Certes, Warrior ressemble beaucoup à Fighter, sorti également cette année, au Wrestler d'Aronofsky, ou même à Rocky Balboa. Certes, les grandes lignes du scénario s'engagent dans des sentiers maintes fois battus, de la séquence d'entraînement aux combats acharnés sur le ring. Mais cela n'empêche pourtant pas le film de Gavin O'Connor d'embarquer son spectateur dans une fresque sportive aussi efficace qu'émouvante. Peut-être parce que le réalisateur relègue justement la dimension sportive au second plan pour s'attacher – à l'instar de Fighter – à l'humain, au sens « guerrier » du terme, comme l'annonce son titre. Comme Fighter, il s'agit avant tout d'un drame familial, brossant le portrait de deux frères, mais contrairement à son prédécesseur, Warrior met en scène un affrontement fraternel, presque fratricide, inscrivant ainsi symboliquement son intrigue dans une sphère mythologique.

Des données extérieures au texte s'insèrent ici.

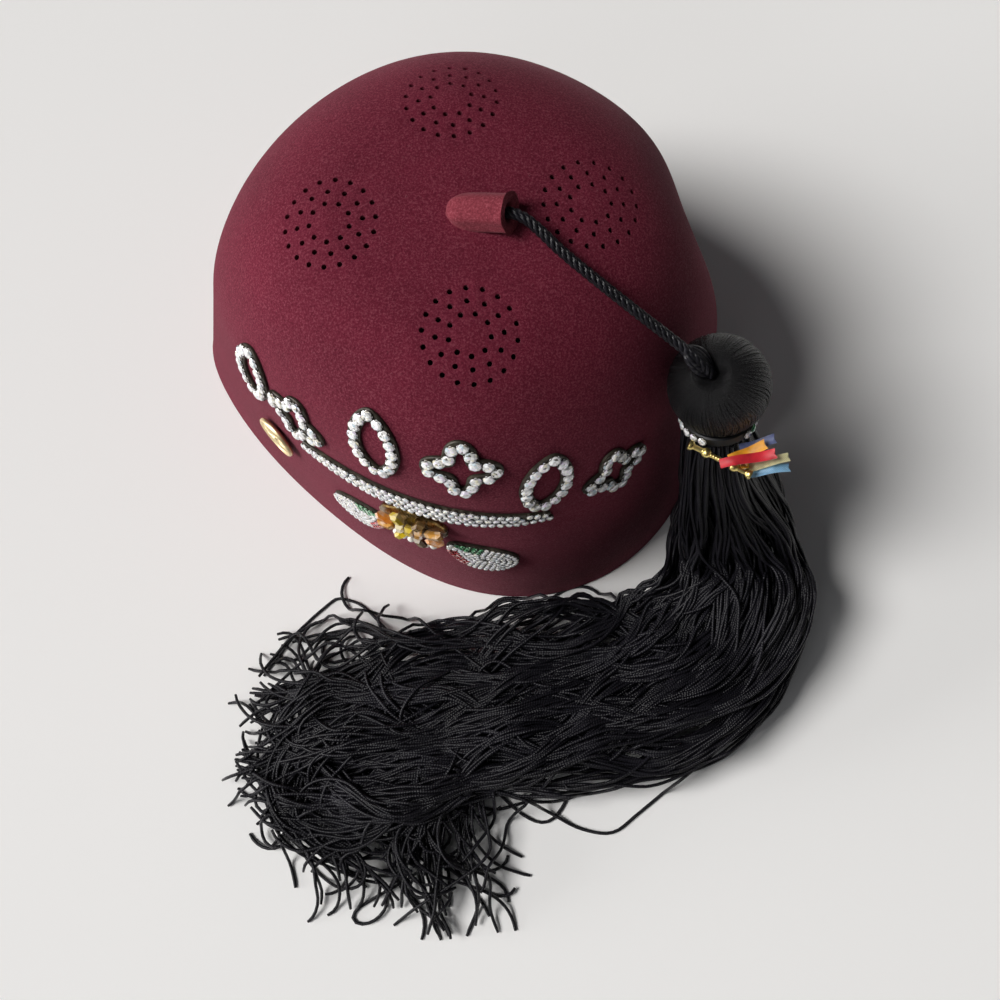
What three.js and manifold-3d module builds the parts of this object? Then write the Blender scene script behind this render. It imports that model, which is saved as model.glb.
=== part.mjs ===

Si la confrontation entre Tom Hardy (effrayant, monolithique, impénétrable) et Joel Edgerton (attachant, sympathique) évoque évidemment les grandes rivalités fraternelles de nos mythologies (Caïn et Abel, Etéocle et Polynice, Seth et Horus...), elle est avant tout le moteur d'un crescendo dramatique aussi implacable que puissant, ponctué de scènes de combats âpres et intenses. Si, dans la coulisse, la tension monte sans cesse entre les deux frères ennemis, alimentée par la haine commune envers un père irresponsable (Nick Nolte, jouant avec brio un paternel pathétique), c'est sur le ring que le drame familial se dénoue progressivement. Atteignant souvent des sommets de lyrisme brut, transcendés par le score de Mark Isham, les combats dans Warrior prennent littéralement aux tripes. Menée par un trio d'acteurs inspirés, la « guerre des trois » a bien lieu, déchirement entre deux frères, mais surtout entre un père paumé et ses fils déboussolés. Au-delà des combats physiques, chacun se bat pour une cause intime : le père contre lui-même, contre une image qu'il déteste et qu'il tente d'oublier, les deux fils pour laver leur honneur, le premier tentant de sauver sa famille d'un naufrage imminent, l'autre cherchant à enterrer un passé militaire traumatisant. Gavin O'Connor met en scène une lutte acharnée pour la survie, une quête du salut qui s'approprie tous les clichés du film de sport pour les dépasser, à travers l'accomplissement, la réunion de trois destins. Et c'est cet art du dépassement qui rend Warrior si efficace et attachant, cristallisé dans une image finale suspendue, aussi magnifique que poignante. Complément fraternel de Fighter, hommage touchant à Rocky, certainement l'un des plus beaux films du genre, simple et sincère.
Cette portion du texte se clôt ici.